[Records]
___

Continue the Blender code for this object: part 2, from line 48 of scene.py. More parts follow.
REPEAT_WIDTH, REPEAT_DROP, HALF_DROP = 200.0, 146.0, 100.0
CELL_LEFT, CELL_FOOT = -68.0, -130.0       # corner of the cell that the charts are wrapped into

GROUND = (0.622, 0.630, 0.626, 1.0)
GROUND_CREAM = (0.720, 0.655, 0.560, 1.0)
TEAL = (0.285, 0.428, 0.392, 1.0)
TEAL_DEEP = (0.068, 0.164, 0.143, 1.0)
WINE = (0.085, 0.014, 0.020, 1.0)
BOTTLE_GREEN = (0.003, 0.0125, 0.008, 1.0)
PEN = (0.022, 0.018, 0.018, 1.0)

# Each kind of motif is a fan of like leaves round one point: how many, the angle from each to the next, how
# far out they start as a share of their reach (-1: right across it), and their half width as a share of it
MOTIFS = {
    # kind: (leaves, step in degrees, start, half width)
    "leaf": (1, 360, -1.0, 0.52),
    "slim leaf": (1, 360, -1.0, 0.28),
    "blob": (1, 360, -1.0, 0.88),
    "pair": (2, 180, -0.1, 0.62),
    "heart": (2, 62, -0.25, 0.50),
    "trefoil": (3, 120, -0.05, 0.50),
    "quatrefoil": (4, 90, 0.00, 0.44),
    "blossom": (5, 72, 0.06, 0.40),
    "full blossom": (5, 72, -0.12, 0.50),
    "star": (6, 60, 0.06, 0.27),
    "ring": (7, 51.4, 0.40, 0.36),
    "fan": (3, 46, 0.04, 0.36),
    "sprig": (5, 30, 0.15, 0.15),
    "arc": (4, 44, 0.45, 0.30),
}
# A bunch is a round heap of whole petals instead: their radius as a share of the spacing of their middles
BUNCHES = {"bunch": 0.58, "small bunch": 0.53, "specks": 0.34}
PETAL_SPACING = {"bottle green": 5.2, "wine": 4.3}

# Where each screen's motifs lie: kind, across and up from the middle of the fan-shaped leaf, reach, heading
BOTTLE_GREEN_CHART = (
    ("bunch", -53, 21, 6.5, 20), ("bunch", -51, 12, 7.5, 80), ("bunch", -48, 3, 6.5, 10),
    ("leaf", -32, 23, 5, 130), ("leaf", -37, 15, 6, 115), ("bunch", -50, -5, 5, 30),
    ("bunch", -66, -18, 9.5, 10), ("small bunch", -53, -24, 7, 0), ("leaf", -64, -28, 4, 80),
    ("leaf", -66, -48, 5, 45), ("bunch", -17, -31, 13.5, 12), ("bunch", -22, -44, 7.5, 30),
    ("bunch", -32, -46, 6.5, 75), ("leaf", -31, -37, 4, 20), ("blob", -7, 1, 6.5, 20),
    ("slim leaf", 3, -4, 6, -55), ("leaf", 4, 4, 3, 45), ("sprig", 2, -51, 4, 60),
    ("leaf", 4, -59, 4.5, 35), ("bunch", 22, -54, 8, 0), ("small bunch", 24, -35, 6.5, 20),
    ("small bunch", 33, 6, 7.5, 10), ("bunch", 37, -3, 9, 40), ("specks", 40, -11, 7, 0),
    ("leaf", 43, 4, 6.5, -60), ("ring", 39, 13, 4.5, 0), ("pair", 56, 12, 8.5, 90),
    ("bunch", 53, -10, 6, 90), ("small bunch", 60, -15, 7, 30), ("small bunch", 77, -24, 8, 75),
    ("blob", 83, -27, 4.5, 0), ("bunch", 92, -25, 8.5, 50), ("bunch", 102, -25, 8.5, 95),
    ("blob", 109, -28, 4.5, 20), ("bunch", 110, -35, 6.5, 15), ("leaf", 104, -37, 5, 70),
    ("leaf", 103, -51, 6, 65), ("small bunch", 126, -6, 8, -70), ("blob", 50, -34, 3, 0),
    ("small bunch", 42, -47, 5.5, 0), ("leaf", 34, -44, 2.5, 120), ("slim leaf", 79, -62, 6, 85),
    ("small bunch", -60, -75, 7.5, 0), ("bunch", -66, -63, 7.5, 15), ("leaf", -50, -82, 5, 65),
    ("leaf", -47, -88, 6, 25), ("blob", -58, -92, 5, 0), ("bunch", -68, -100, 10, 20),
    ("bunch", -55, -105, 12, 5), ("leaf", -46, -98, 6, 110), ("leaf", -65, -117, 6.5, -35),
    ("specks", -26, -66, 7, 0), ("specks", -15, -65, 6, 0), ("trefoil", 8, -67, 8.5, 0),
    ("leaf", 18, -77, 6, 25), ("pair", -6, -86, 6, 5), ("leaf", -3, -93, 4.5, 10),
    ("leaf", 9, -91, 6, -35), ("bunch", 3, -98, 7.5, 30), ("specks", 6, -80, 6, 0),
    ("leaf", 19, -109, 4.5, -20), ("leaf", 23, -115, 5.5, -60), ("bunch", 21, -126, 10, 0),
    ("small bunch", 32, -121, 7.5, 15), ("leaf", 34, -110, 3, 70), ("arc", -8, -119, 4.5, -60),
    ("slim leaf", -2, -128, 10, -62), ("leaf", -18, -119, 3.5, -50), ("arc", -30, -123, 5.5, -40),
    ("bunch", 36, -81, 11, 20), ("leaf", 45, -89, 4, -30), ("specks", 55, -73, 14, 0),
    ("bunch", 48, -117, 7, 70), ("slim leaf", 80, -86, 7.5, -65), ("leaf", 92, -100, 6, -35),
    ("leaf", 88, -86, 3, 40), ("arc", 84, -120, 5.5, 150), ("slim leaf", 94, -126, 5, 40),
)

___

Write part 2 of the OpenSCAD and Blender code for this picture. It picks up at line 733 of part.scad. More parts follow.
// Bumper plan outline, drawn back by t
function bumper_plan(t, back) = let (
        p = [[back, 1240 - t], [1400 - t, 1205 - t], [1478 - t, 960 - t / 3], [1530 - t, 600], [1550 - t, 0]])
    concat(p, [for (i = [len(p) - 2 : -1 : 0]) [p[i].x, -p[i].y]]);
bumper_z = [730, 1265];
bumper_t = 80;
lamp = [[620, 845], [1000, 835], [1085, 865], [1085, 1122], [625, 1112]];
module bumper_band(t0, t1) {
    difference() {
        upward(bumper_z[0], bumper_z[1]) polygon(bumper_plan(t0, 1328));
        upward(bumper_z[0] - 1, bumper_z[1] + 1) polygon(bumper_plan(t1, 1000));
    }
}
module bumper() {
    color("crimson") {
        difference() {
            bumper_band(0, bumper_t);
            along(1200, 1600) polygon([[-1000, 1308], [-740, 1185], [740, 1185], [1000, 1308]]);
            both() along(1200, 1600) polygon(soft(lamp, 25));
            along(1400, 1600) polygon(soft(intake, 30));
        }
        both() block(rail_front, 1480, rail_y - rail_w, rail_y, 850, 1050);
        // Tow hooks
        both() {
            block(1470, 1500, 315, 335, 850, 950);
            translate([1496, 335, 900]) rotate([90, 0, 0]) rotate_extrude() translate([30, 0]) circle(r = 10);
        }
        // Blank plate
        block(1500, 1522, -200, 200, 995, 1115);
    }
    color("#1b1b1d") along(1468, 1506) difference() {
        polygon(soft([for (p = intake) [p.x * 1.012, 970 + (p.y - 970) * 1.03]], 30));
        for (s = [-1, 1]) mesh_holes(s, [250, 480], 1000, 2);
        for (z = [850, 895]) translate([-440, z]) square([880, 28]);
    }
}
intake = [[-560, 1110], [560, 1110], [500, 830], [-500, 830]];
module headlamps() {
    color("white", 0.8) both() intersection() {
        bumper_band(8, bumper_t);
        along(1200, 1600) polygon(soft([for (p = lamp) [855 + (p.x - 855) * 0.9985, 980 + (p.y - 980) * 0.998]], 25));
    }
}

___

WHAT YOU NEED TO DO: Repeat word for word the lines from the line with "Continue the Blender" to the line with "CELL_LEFT, CELL_FOOT = -68.0, -130.0", both lines included.

ANSWER TO THE TASK:
Continue the Blender code for this object: part 2, from line 48 of scene.py. More parts follow.
REPEAT_WIDTH, REPEAT_DROP, HALF_DROP = 200.0, 146.0, 100.0
CELL_LEFT, CELL_FOOT = -68.0, -130.0       # corner of the cell that the charts are wrapped into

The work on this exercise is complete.